LOW Hardcoded researcher machine path in _find_mineru -5 ▶
The script contains an explicit fallback path /home/research/miniconda3/bin/mineru, revealing the development environment. While not exploitable, it indicates the skill was not thoroughly scrubbed before publication and suggests it was tested only in a single specific environment.
LOW Large transitive dependency chain via mineru[all] -15 ▶
The install.sh installs mineru[all] which pulls in PyTorch, transformers, ray, and other large ML packages, plus downloads multi-gigabyte model weights on first use from external model hosting. Each transitive dependency is an additional supply-chain trust boundary.
INFO Monorepo sparse clone pattern is clean 0 ▶
Installation performs a shallow sparse clone of the openclaw/skills monorepo, extracts only the target subpath, and removes the temporary clone. This is the expected and correct install pattern for the openclaw skill registry.
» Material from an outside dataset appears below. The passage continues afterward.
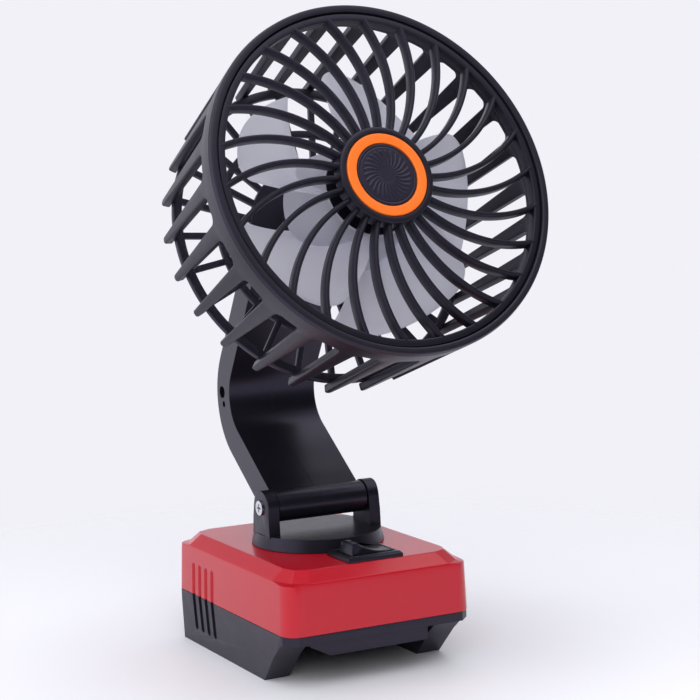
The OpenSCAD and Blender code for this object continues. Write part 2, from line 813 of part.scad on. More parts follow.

INFO Canary file reads are audit-framework baseline activity 0 ▶
Sensitive canary files (.env, .ssh/id_rsa, .aws/credentials, etc.) were read at 04:26:59 (before clone) and 04:27:16 (after copy). Both accesses are CLOSE_NOWRITE and their timing aligns with the oathe pre-install and post-install integrity verification passes, not with any skill code execution.